Copy exactly the lines from the start of the data below through the one that carries "wasm.setup();", and only those.
══ Data
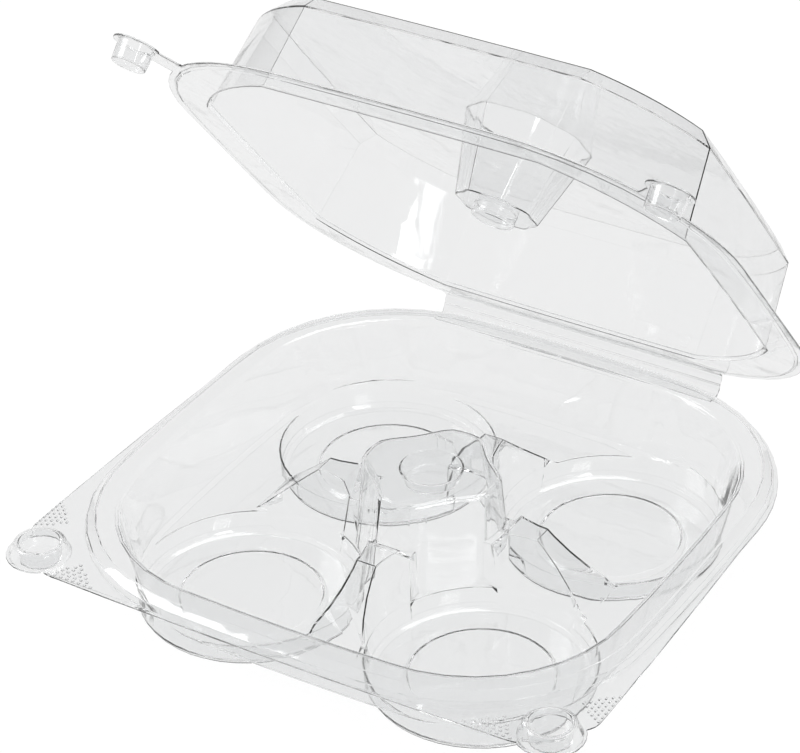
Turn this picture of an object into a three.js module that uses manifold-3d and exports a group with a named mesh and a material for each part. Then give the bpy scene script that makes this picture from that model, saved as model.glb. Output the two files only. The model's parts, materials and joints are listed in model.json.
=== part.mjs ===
// Clear thermoformed box for four cupcakes. One plastic sheet makes the tray, the folding web and the domed lid.
// Millimetres, +Z up. X runs along the hinge, and the hinge is on the +Y side.
import * as THREE from 'three';
import { mergeVertices } from 'three/addons/utils/BufferGeometryUtils.js';
import Module from 'manifold-3d';

const wasm = await Module();
wasm.setup();

// Sheet and fits
const SHEET = 0.5;
const NEST_GAP = 0.35;
const HINGE_FOLD_SHEET = 0.2;
const HINGE_FOLD_GAP = 0.18;

// How far the lid stands open at rest, and where its hinge lies behind the flange edge
const LID_OPENING = THREE.MathUtils.degToRad(50);
const HINGE_SETBACK = 1.5;
const HINGE_HALF_LENGTH = 50;
const HINGE_ROOT = 5;
const HINGE_RIDGE = 0.45;

// Cups
const CUP_CENTRE = 40;
const CUP_RADIUS = 34.2;
const CUP_DRAFT = 0.136;
const FOOT_DEPTH = 7.5;
const FOOT_DRAFT = 0.08;
const FOOT_ROUND = 2;
const FOOT_RING = 9;
const FOOT_PUSH_UP = 1.2;

// Well that holds the cups
const WELL_DEPTH = 19;
const WELL_WALL_DRAFT = 0.215;
const WELL_MARGIN = 2.8;
const WELL_CORNER_CENTRE = 33;
const WELL_EDGE_ROUND = 1.1;
const SIDE_BOW = 0.7;
const SIDE_EXTRA = 2;

// Rim and flange
const RIM_HEIGHT = 4;
const RIM_BAND = 7.4;
const RIM_SHOULDER = 2.6;
const RIM_STEP = 2;
const RIM_EDGE_ROUND = 0.7;
const LIP_FRONT = 1.5;
const LIP_SIDE = 2.2;
const WING_FLARE = 2.4;
const FLANGE_CORNER_RADIUS = 60;
const FRONT_BOW = 1.3;
const WING_CUT_FRONT = 17;
const WING_CUT_SIDE = 18;
const WING_TIP_ROUND = 3;
const FLARE_START = 20;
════
:: Full output ::
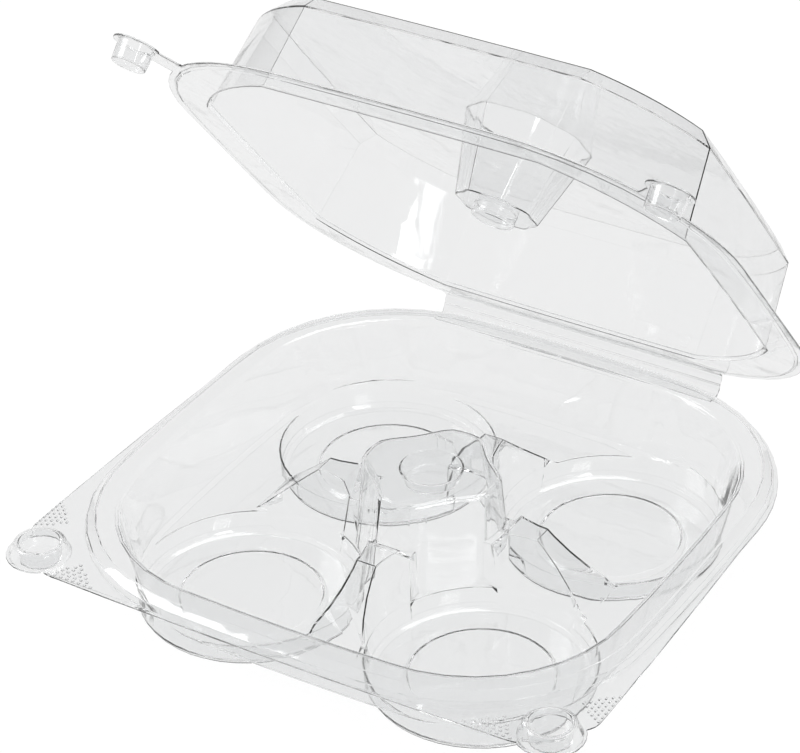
Turn this picture of an object into a three.js module that uses manifold-3d and exports a group with a named mesh and a material for each part. Then give the bpy scene script that makes this picture from that model, saved as model.glb. Output the two files only. The model's parts, materials and joints are listed in model.json.
=== part.mjs ===
// Clear thermoformed box for four cupcakes. One plastic sheet makes the tray, the folding web and the domed lid.
// Millimetres, +Z up. X runs along the hinge, and the hinge is on the +Y side.
import * as THREE from 'three';
import { mergeVertices } from 'three/addons/utils/BufferGeometryUtils.js';
import Module from 'manifold-3d';

const wasm = await Module();
wasm.setup();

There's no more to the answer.